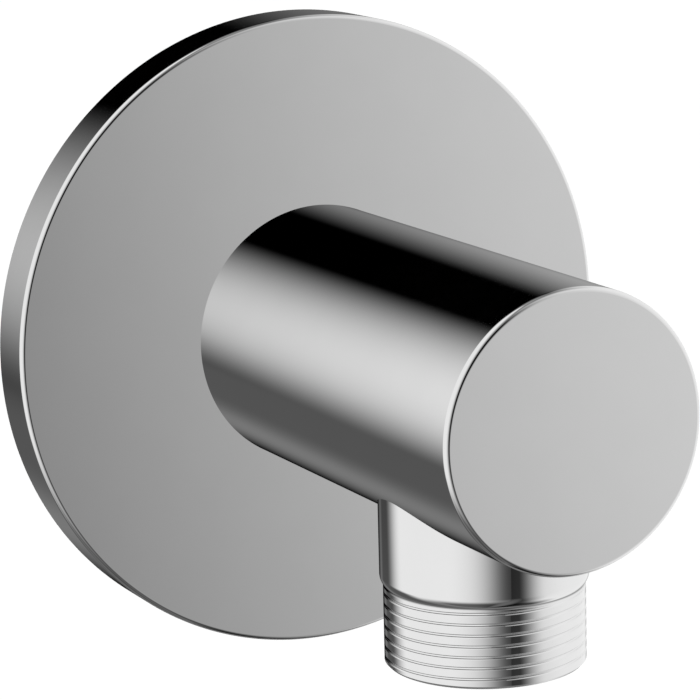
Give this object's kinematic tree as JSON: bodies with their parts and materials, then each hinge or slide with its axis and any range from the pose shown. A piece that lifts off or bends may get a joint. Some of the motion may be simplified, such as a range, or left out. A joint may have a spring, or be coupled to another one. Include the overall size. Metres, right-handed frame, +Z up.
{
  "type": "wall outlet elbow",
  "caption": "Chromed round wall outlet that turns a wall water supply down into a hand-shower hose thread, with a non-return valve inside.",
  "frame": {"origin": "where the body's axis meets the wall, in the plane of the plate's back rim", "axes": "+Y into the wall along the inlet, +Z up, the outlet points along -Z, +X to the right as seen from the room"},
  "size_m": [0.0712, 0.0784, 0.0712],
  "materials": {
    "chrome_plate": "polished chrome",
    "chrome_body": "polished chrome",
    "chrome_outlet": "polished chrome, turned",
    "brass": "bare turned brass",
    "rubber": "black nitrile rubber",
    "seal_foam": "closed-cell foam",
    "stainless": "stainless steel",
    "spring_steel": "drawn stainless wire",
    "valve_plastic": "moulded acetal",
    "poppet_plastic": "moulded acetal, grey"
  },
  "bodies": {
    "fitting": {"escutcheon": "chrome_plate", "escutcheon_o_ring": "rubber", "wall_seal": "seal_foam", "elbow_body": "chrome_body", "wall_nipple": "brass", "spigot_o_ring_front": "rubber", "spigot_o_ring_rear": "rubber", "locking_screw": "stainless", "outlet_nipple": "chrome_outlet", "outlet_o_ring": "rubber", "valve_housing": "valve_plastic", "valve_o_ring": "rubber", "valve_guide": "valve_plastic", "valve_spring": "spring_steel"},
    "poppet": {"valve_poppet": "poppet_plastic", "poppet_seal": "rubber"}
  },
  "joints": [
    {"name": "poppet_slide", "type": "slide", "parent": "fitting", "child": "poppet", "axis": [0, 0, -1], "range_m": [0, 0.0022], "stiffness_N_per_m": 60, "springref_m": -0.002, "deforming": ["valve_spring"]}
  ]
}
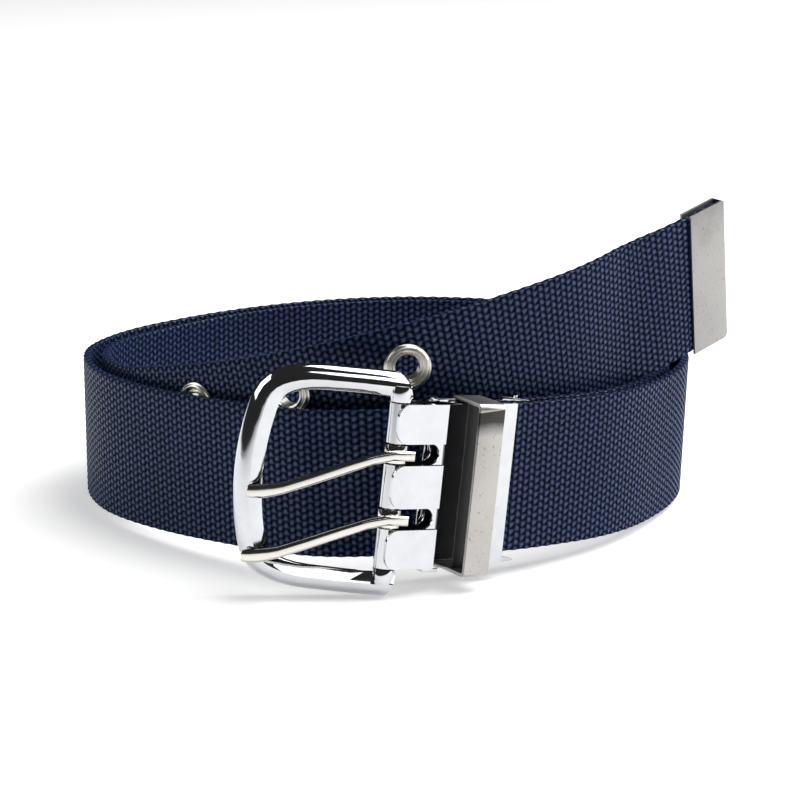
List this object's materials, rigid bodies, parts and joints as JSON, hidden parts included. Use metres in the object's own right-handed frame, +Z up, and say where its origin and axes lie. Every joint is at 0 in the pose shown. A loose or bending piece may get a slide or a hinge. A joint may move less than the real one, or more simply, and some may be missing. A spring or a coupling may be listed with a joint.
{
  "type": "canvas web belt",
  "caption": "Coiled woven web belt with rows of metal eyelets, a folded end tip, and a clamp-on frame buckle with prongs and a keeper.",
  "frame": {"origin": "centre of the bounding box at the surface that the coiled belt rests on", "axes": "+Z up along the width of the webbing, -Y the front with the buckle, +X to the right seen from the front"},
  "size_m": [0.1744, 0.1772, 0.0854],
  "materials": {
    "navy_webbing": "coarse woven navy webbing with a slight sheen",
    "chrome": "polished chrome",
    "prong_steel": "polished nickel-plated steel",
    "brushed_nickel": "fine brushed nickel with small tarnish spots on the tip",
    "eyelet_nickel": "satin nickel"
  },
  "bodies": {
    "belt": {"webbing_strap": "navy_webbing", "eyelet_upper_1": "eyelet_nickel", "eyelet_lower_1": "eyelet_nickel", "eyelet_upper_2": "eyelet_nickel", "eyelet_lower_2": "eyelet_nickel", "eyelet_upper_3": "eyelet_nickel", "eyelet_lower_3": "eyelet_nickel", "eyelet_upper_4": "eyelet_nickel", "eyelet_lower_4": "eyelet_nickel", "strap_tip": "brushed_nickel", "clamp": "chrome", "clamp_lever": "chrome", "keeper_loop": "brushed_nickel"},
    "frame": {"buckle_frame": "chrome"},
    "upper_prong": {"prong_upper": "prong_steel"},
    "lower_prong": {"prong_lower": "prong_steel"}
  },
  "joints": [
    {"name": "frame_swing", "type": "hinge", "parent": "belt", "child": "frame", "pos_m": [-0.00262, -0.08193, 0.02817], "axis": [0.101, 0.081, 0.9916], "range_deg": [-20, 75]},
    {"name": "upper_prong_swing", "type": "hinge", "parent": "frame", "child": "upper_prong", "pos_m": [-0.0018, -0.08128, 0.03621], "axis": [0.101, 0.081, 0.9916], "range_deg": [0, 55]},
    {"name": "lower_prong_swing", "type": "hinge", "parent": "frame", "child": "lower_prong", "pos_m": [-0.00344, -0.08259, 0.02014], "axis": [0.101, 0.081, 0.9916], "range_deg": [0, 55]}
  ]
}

_TASK REQUIREMENTS_
Select from the material above each line in which the string "piece" appears, and list those lines.

_RESPONSE BELOW_
Give this object's kinematic tree as JSON: bodies with their parts and materials, then each hinge or slide with its axis and any range from the pose shown. A piece that lifts off or bends may get a joint. Some of the motion may be simplified, such as a range, or left out. A joint may have a spring, or be coupled to another one. Include the overall size. Metres, right-handed frame, +Z up.
List this object's materials, rigid bodies, parts and joints as JSON, hidden parts included. Use metres in the object's own right-handed frame, +Z up, and say where its origin and axes lie. Every joint is at 0 in the pose shown. A loose or bending piece may get a slide or a hinge. A joint may move less than the real one, or more simply, and some may be missing. A spring or a coupling may be listed with a joint.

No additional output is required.